TASK DESCRIPTION
Look through the material below and copy exactly the lines from the line with "a pointed floor" to the line with "imported = [obj", those two lines included.

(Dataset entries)
=====

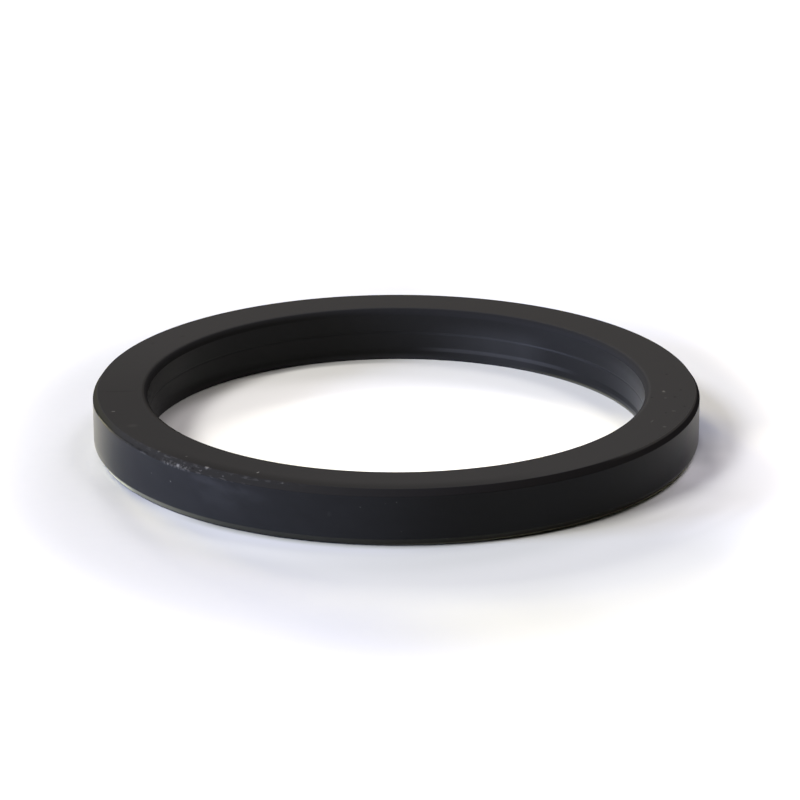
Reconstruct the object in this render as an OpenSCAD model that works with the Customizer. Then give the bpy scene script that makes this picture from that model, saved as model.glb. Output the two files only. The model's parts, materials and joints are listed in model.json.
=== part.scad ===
// Group head gasket: one moulded rubber ring that seals a filter holder
// against the group head of an espresso machine.
// The ring stands on its lower face, with the axis of the bore on +Z and the
// origin at the middle of the lower face. All lengths are in millimetres.

/* [Ring] */
// Diameter of the bore
bore_d = 52.5; // [44:0.5:62]
// Width of the rubber from the bore to the outer wall
wall_w = 5.75; // [3:0.25:9]
// Height from the lower face to the upper face
ring_h = 6; // [4.5:0.1:10]

/* [Outer edges] */
// Radial width of the steep bevel under the upper face, which leads the ring into its groove
lead_w = 0.45; // [0.2:0.05:1]
// Height of that bevel
lead_h = 0.65; // [0.3:0.05:1.6]
// Radial width of the bevel above the lower face
foot_w = 0.55; // [0.1:0.05:0.8]
// Height of that bevel
foot_h = 0.85; // [0.2:0.05:1.2]

/* [Inner edges] */
// Radius of the round between the upper face and the bore
bore_top_r = 0.6; // [0.1:0.05:1]
// Radial width of the steep bevel between the lower face and the bore
bore_foot_w = 0.25; // [0.1:0.05:0.6]
// Height of that bevel
bore_foot_h = 1.35; // [0.3:0.05:1.6]

/* [Mould line] */
// Depth of the fine line that the mould leaves round the bore
mould_line_d = 0.03; // [0.02:0.01:0.15]
// Height of that line on the wall
mould_line_h = 0.3; // [0.1:0.05:0.5]
// Distance of the line above the middle of the ring's height
mould_line_rise = 0.25; // [-0.3:0.05:0.5]

/* [Hidden] */
bore_r = bore_d / 2;
outer_r = bore_r + wall_w;
// How far a cutter reaches past the face that it cuts
past = 0.5;
$fn = 180;

// Half of the ring cut through its axis, before its edges are finished
module blank_section() {
    translate([bore_r, 0])
        square([wall_w, ring_h]);
}

// What a bevel takes off a corner: the corner is at the origin, and the ring lies to -X and -Y of it
module bevel_cutter(width, height) {
    lean = width / height;
    polygon([
        [-width - past * lean, past],
        [-width, 0],
        [0, -height],
        [past, -height],
        [past, past]
    ]);
}

// What a round takes off the same corner
module round_cutter(radius) {
    difference() {
        translate([-radius, -radius])
            square(radius + past);
        translate([-radius, -radius])
            circle(radius);
    }
}

// The mould line is a shallow groove with a pointed floor
module mould_line_cutter() {
    translate([bore_r, ring_h / 2 + mould_line_rise])
        polygon([
            [-past, -mould_line_h / 2],
            [0, -mould_line_h / 2],
            [mould_line_d, 0],
            [0, mould_line_h / 2],
            [-past, mould_line_h / 2]
        ]);
}

// The same section with its bevels, its round and the mould line cut
module finished_section() {
    difference() {
        blank_section();
        translate([outer_r, ring_h])
            bevel_cutter(lead_w, lead_h);
        translate([outer_r, 0])
            mirror([0, 1])
                bevel_cutter(foot_w, foot_h);
        translate([bore_r, ring_h])
            mirror([1, 0])
                round_cutter(bore_top_r);
        translate([bore_r, 0])
            rotate(180)
                bevel_cutter(bore_foot_w, bore_foot_h);
        mould_line_cutter();
    }
}

module gasket_ring() {
    color([0.16, 0.16, 0.165])
        rotate_extrude()
            finished_section();
}

gasket_ring();
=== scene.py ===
# Group head gasket: one moulded rubber ring, finished around its CAD model
import json
import math

import bmesh
import bpy
from mathutils import Matrix, Vector


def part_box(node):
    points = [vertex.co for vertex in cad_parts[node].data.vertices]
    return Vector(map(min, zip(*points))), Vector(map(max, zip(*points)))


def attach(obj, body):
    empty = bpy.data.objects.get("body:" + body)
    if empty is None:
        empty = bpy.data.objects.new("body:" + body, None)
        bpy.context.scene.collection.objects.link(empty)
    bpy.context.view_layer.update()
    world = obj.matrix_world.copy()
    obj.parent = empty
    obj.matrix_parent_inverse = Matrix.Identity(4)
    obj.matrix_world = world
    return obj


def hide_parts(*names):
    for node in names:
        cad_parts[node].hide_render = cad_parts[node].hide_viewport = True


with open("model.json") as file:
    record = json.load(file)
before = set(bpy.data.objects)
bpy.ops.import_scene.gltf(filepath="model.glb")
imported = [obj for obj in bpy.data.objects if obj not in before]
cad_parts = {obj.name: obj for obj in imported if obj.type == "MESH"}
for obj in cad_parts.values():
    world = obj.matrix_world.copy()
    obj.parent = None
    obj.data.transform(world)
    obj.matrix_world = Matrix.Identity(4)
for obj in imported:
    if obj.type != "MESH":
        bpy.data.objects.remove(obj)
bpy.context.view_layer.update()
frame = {"record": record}
ringLow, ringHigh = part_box("gasket_ring")
mounts = {mount["name"]: mount for mount in frame["record"]["mounts"]}
mm = 0.001
ringHeight = (ringHigh.z - ringLow.z) / mm
wallRadius = mounts["outer_wall"]["dims"]["r_mm"]
boreRadius = mounts["bore"]["dims"]["r_mm"]
print("frame loaded: ring %.2f mm high, radius %.2f to %.2f" % (ringHeight, boreRadius, wallRadius))


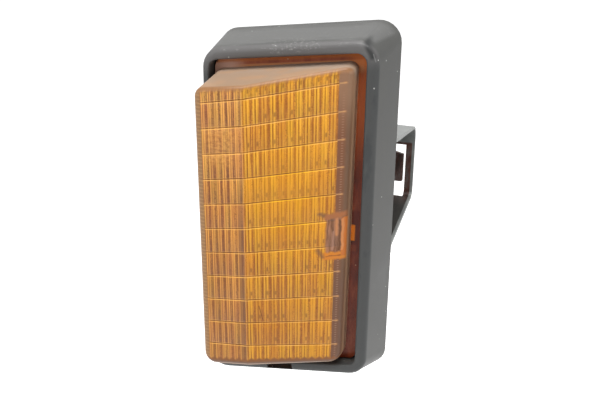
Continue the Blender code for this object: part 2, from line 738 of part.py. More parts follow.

=====

WRITTEN RESPONSE
// The mould line is a shallow groove with a pointed floor
module mould_line_cutter() {
    translate([bore_r, ring_h / 2 + mould_line_rise])
        polygon([
            [-past, -mould_line_h / 2],
            [0, -mould_line_h / 2],
            [mould_line_d, 0],
            [0, mould_line_h / 2],
            [-past, mould_line_h / 2]
        ]);
}

// The same section with its bevels, its round and the mould line cut
module finished_section() {
    difference() {
        blank_section();
        translate([outer_r, ring_h])
            bevel_cutter(lead_w, lead_h);
        translate([outer_r, 0])
            mirror([0, 1])
                bevel_cutter(foot_w, foot_h);
        translate([bore_r, ring_h])
            mirror([1, 0])
                round_cutter(bore_top_r);
        translate([bore_r, 0])
            rotate(180)
                bevel_cutter(bore_foot_w, bore_foot_h);
        mould_line_cutter();
    }
}

module gasket_ring() {
    color([0.16, 0.16, 0.165])
        rotate_extrude()
            finished_section();
}

gasket_ring();
=== scene.py ===
# Group head gasket: one moulded rubber ring, finished around its CAD model
import json
import math

import bmesh
import bpy
from mathutils import Matrix, Vector


def part_box(node):
    points = [vertex.co for vertex in cad_parts[node].data.vertices]
    return Vector(map(min, zip(*points))), Vector(map(max, zip(*points)))


def attach(obj, body):
    empty = bpy.data.objects.get("body:" + body)
    if empty is None:
        empty = bpy.data.objects.new("body:" + body, None)
        bpy.context.scene.collection.objects.link(empty)
    bpy.context.view_layer.update()
    world = obj.matrix_world.copy()
    obj.parent = empty
    obj.matrix_parent_inverse = Matrix.Identity(4)
    obj.matrix_world = world
    return obj


def hide_parts(*names):
    for node in names:
        cad_parts[node].hide_render = cad_parts[node].hide_viewport = True


with open("model.json") as file:
    record = json.load(file)
before = set(bpy.data.objects)
bpy.ops.import_scene.gltf(filepath="model.glb")
imported = [obj for obj in bpy.data.objects if obj not in before]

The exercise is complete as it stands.